An annoying feature of XML documents is that they have variable
namespace prefixes. The namespace prefix for the unqualified elements
is taken to be the one specified in target() directive of the .sg
input. Name of an element in C code is formed by prefixing the element
by the namespace prefix and an underscore.

Attributes will only have namespace prefix if such was expressly
specified in .sg input.

When decoding, the actual namespace prefixes are recorded. The wire
order encoder knows to use these recorded prefixes so that accurate
canonicalization for XMLDSIG can be produced.
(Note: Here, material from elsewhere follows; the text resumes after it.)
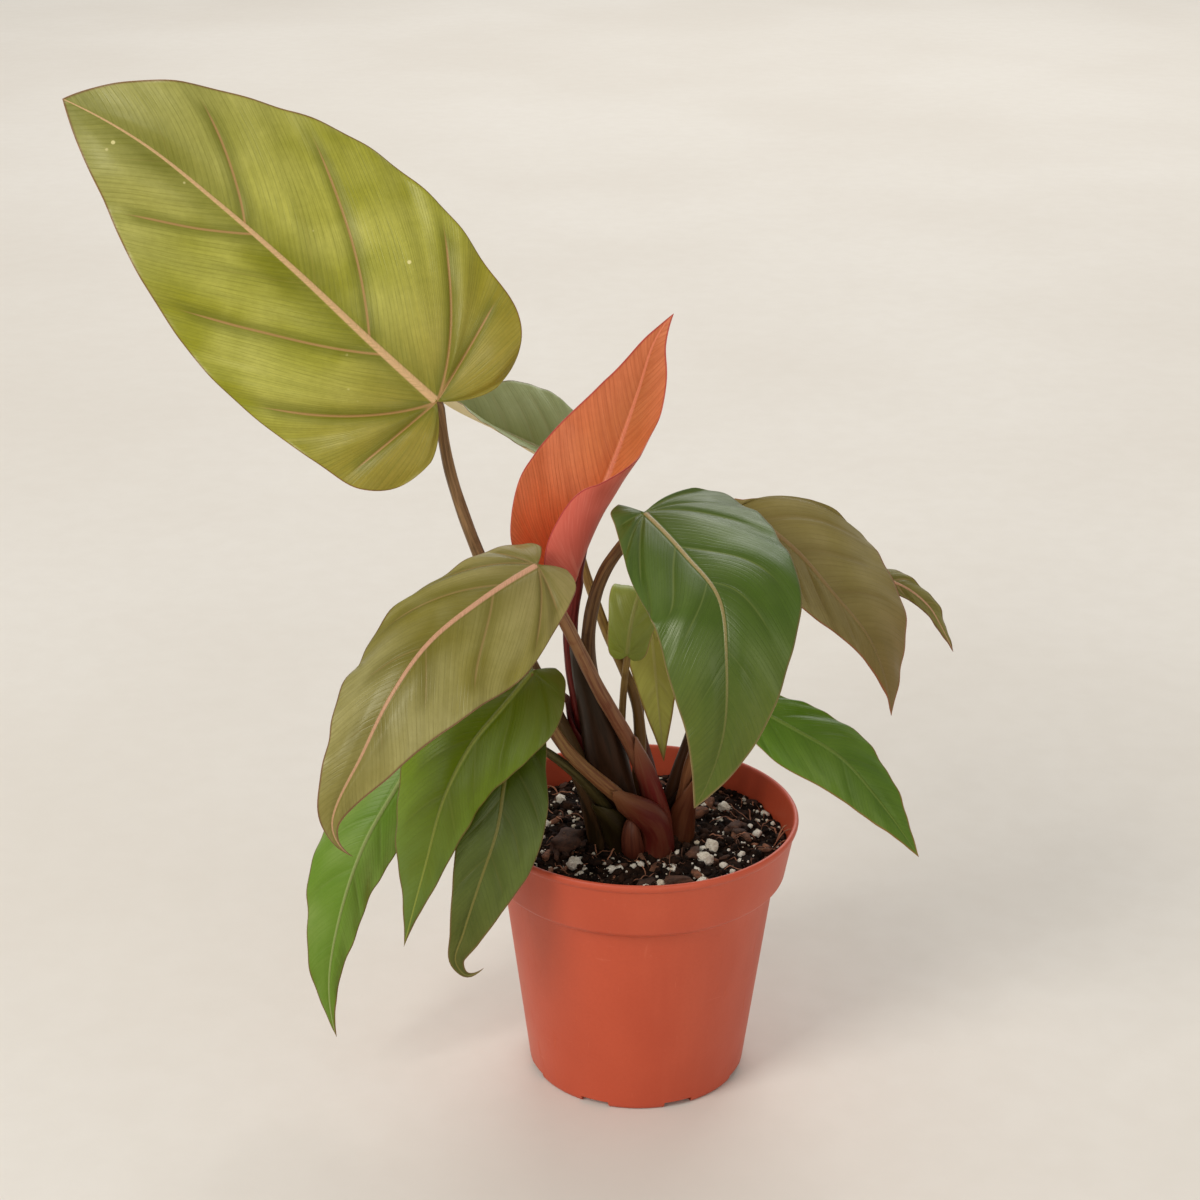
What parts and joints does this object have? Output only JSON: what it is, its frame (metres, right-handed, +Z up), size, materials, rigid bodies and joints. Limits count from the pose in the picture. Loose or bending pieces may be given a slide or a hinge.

If the message on wire uses wrong namespaces, the wrong ones are
remembered so that canonicalization for signature validation will work
irrespective. The ability to accept wrong namespaces only works as
long as there is no ambiguity as to which tag was meant - there are
some tags that need namespace information to distinguish. If you hit
one of these then either you get lucky and the one that is arbitrarily
picked by the decoder happens to be the correct one, or you are stuck
with no easy way to make it right. Of course the XML document was
wrong to start with so theoretically this is not a concern. Generally
the more schemata that are simultaneously generated to one package, the
greater the risk of collisions between tags.
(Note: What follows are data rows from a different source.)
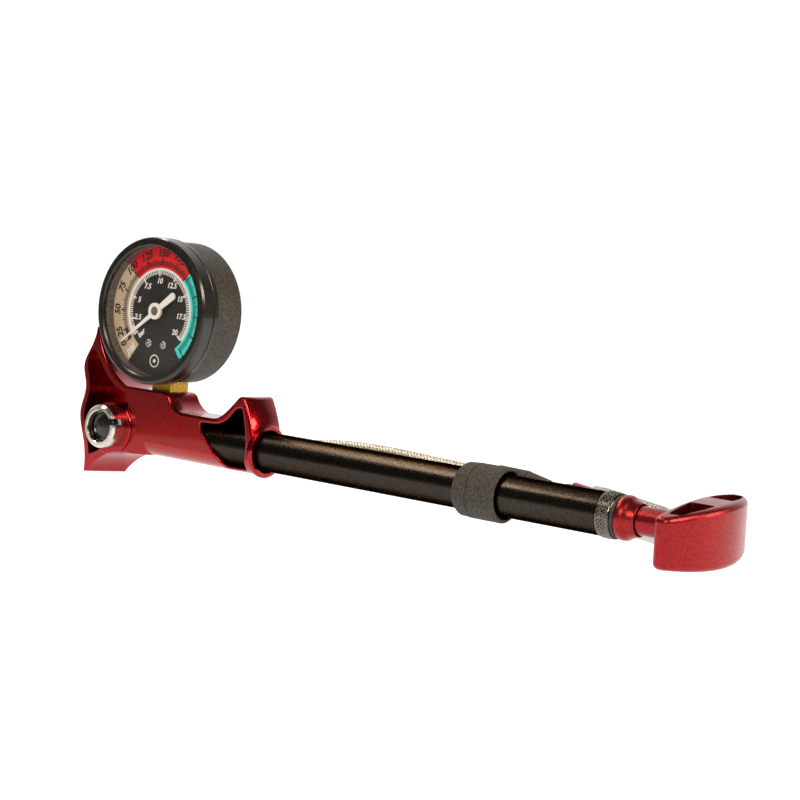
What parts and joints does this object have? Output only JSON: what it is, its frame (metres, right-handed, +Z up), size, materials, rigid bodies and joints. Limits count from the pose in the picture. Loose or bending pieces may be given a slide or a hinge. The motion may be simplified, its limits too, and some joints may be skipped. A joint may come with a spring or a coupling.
{
  "type": "hand pump",
  "caption": "Slim high-pressure hand pump with a two-inch dial gauge, finger-slot T-handle, bleed button and a braided hose with valve chuck.",
  "frame": {"origin": "on the surface the pump stands on, below the middle of its length and width (hose and chuck not counted)", "axes": "+X along the barrel towards the T-handle, +Z up through the gauge, the dial faces -Y"},
  "size_m": [0.2706, 0.0494, 0.09],
  "materials": {
    "red_anodised": "gloss",
    "black_anodised": "gloss",
    "silver_metal": "satin",
    "aluminium_inner": "satin",
    "black_plastic": "satin",
    "rubber": "matte",
    "steel": "polished",
    "brass": "satin",
    "braid": "woven",
    "dial_face": "satin",
    "needle_white": "satin",
    "clear_lens": "clear"
  },
  "bodies": {
    "pump": {"pump_head": "red_anodised", "chuck_body": "red_anodised", "barrel": "black_anodised", "end_cap": "black_anodised", "swivel_bolt": "black_anodised", "bleed_collar": "silver_metal", "hose_swivel": "silver_metal", "hose_ferrule": "silver_metal", "gauge_case": "black_plastic", "gauge_bezel": "black_plastic", "lens_spacer": "black_plastic", "hose_band": "rubber", "bumper_ring": "rubber", "chuck_seal": "rubber", "bleed_spring": "steel", "check_spring": "steel", "chuck_pin": "steel", "dial_screws": "steel", "gauge_stem": "brass", "bourdon_tube": "brass", "movement_plates": "brass", "check_seat": "brass", "rod_bushing": "brass", "hose": "braid", "gauge_dial": "dial_face", "gauge_lens": "clear_lens"},
    "piston_ring": {"piston_seal": "rubber"},
    "plunger": {"piston": "aluminium_inner", "piston_rod": "steel", "t_handle": "red_anodised"},
    "bleed_valve": {"bleed_button": "black_plastic", "bleed_stem": "steel"},
    "needle": {"gauge_needle": "needle_white", "needle_spindle": "brass"},
    "sector": {"sector_gear": "brass"},
    "check_ball_body": {"check_ball": "steel"},
    "chuck_nut_body": {"chuck_nut": "silver_metal"}
  },
  "joints": [
    {"name": "plunger_slide", "type": "slide", "parent": "pump", "child": "piston_ring", "axis": [1, 0, 0], "range_m": [0, 0.148]},
    {"name": "handle_spin", "type": "hinge", "parent": "piston_ring", "child": "plunger", "pos_m": [0.128, 0, 0.0185], "axis": [1, 0, 0], "continuous": true},
    {"name": "bleed_press", "type": "slide", "parent": "pump", "child": "bleed_valve", "axis": [0, 1, 0], "range_m": [0, 0.0016], "stiffness_N_per_m": 1200, "springref_m": -0.001, "deforming": ["bleed_spring"]},
    {"name": "sector_turn", "type": "hinge", "parent": "pump", "child": "sector", "pos_m": [-0.09765, -0.0033, 0.0521], "axis": [0, 1, 0], "range_deg": [-38.14, 0], "stiffness_Nm_per_rad": 0.02, "springref_deg": 2.86},
    {"name": "needle_turn", "type": "hinge", "parent": "pump", "child": "needle", "pos_m": [-0.09765, -0.0033, 0.0633], "axis": [0, 1, 0], "range_deg": [0, 267]},
    {"name": "check_lift", "type": "slide", "parent": "pump", "child": "check_ball_body", "axis": [-1, 0, 0], "range_m": [0, 0.0007], "stiffness_N_per_m": 120, "springref_m": -0.001, "deforming": ["check_spring"]},
    {"name": "chuck_nut_spin", "type": "hinge", "parent": "pump", "child": "chuck_nut_body", "pos_m": [0.10348, 0.01568, 0.01563], "axis": [0.9856, 0.0939, -0.1408], "continuous": true}
  ],
  "couplings": [
    {"joint": "needle_turn", "follows": "sector_turn", "ratio": -7}
  ]
}
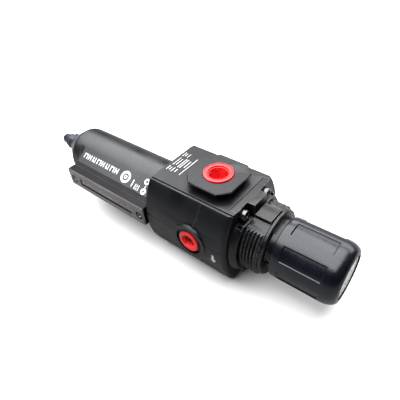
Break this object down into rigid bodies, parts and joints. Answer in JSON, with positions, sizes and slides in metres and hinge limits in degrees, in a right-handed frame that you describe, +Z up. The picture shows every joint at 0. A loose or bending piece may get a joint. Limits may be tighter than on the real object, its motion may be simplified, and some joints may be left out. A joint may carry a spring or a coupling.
{
  "type": "filter regulator",
  "caption": "Compressed air filter regulator: metal bowl with sight glass and drain, cast body with plugged ports, threaded bonnet and ribbed adjusting knob.",
  "frame": {"origin": "centre of the outlet flange's face, which the part stands on", "axes": "+X along the long axis from the drain to the knob, +Z up along the flow axis from outlet to inlet, -Y the plugged gauge side"},
  "size_m": [0.255, 0.0631, 0.0688],
  "materials": {
    "body_paint": "satin powder coat on cast zinc alloy",
    "bowl_paint": "satin powder coat on cast aluminium",
    "frame_paint": "satin powder coat",
    "bonnet_plastic": "moulded glass-filled plastic",
    "knob_plastic": "moulded satin plastic",
    "label_print": "printed label",
    "red_plastic": "soft moulded plastic",
    "drain_plastic": "moulded plastic",
    "inner_plastic": "moulded acetal",
    "filter_white": "porous sintered plastic",
    "seal_rubber": "nitrile rubber",
    "sight_clear": "clear moulded nylon",
    "indicator_red": "coloured strip",
    "screw_steel": "zinc plated steel",
    "screw_black": "blackened steel",
    "turned_steel": "turned steel",
    "spring_steel": "spring steel",
    "brass_parts": "turned brass",
    "plate_aluminium": "pressed aluminium"
  },
  "bodies": {
    "regulator_body": {"body": "body_paint", "inlet_port_plug": "red_plastic", "outlet_port_plug": "red_plastic", "front_gauge_plug": "red_plastic", "bonnet": "bonnet_plastic", "bonnet_screws": "screw_steel", "thrust_washer": "brass_parts", "regulating_spring": "spring_steel", "valve_seat": "brass_parts", "valve_guide": "inner_plastic", "valve_stem_seal": "seal_rubber", "valve_spring": "spring_steel", "swirl_vane": "inner_plastic", "element_gaskets": "seal_rubber", "filter_element": "filter_white", "baffle": "inner_plastic", "baffle_stud": "inner_plastic"},
    "adjusting_gear": {"adjusting_screw": "turned_steel", "screw_clip": "spring_steel", "knob_detent_ring": "seal_rubber"},
    "knob_set": {"knob": "knob_plastic", "knob_label": "label_print"},
    "spring_button_set": {"spring_button": "brass_parts"},
    "diaphragm_set": {"diaphragm": "seal_rubber", "diaphragm_plate": "plate_aluminium", "relief_seat": "brass_parts"},
    "valve_set": {"valve": "brass_parts", "valve_pad": "seal_rubber"},
    "bowl_set": {"bowl": "bowl_paint", "bowl_o_ring": "seal_rubber", "level_strip": "indicator_red", "sight_gasket": "seal_rubber", "sight_lens": "sight_clear", "sight_frame": "frame_paint", "sight_screws": "screw_black", "drain_body": "drain_plastic", "drain_gasket": "seal_rubber", "drain_nut": "brass_parts"},
    "drain_knob_set": {"drain_knob": "drain_plastic"},
    "drain_stem_set": {"drain_stem": "inner_plastic", "drain_seal": "seal_rubber"}
  },
  "joints": [
    {"name": "knob_turn", "type": "hinge", "parent": "regulator_body", "child": "adjusting_gear", "pos_m": [0.055, 0, 0.034], "axis": [-1, 0, 0], "range_deg": [0, 1800]},
    {"name": "knob_lock", "type": "slide", "parent": "adjusting_gear", "child": "knob_set", "axis": [-1, 0, 0], "range_m": [0, 0.0035]},
    {"name": "button_travel", "type": "slide", "parent": "regulator_body", "child": "spring_button_set", "axis": [-1, 0, 0], "range_m": [0, 0.0075], "deforming": ["regulating_spring"]},
    {"name": "diaphragm_travel", "type": "slide", "parent": "regulator_body", "child": "diaphragm_set", "axis": [-1, 0, 0], "range_m": [0, 0.0015], "stiffness_N_per_m": 2000, "springref_m": -0.0005, "deforming": ["diaphragm"]},
    {"name": "valve_travel", "type": "slide", "parent": "regulator_body", "child": "valve_set", "axis": [-1, 0, 0], "range_m": [0, 0.0015], "deforming": ["valve_spring"]},
    {"name": "bowl_turn", "type": "hinge", "parent": "regulator_body", "child": "bowl_set", "pos_m": [-0.0375, 0, 0.034], "axis": [1, 0, 0], "range_deg": [0, 45]},
    {"name": "drain_turn", "type": "hinge", "parent": "bowl_set", "child": "drain_knob_set", "pos_m": [-0.158, 0, 0.034], "axis": [1, 0, 0], "range_deg": [0, 360]},
    {"name": "drain_travel", "type": "slide", "parent": "bowl_set", "child": "drain_stem_set", "axis": [1, 0, 0], "range_m": [0, 0.0015]}
  ],
  "couplings": [
    {"joint": "button_travel", "follows": "knob_turn", "m_per_rad": 0.00023873},
    {"joint": "valve_travel", "follows": "diaphragm_travel", "ratio": 1},
    {"joint": "drain_travel", "follows": "drain_turn", "m_per_rad": 0.00023873}
  ]
}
The schema order encoder always uses the prefixes defined
using target() directives in .sg files. The runtime notion of
namespaces is handled by ~ns_tab~ field of the decoding and encoding
context.  It is initialized to contain all namespaces known by virtue
of .sg declarations.  The runtime assigned prefixes are held in a
linked list hanging from <<tt: n>> (next) field of ~struct
zx_ns_s~. (*** more work needed here)

The code generation creates a file, such as c/zx-ns.c, which contains
initialization for the table. The main program should point the ~ns_tab~
field of context as follows:

  main {
    struct zx_ctx* ctx;
    ...
    ctx->ns_tab = zx_ns_tab;   /* Here zx_ is the prefix chosen in code generation */
  }

Consider the following evil contortion

  <e:E xmlns:e="uri">
    <h:H xmlns:h="uri"/>
    <b:B xmlns:b="uri">
      <e:C xmlns:e="uri"/>
      <e:D xmlns:e="iru">
        <e:F xmlns:e="uri"/></></></>

Assuming the ~ns_tab~ assigns prefix <<tt: y>> to the namespace
URI, we would have following data structure as a result of a decode

<<dot: ns-data,,: Decode of XML and resulting namespace structures.
margin=0
//rankdir=LR

{ rank=same; ns_tab; e; h; b; }
{ rank=same; H; B; }
{ rank=same; C; D; }

ns_tab [shape=record,label="{ns_tab|{y|uri|<uri_n>}|{z|iru|<iru_n>}}"]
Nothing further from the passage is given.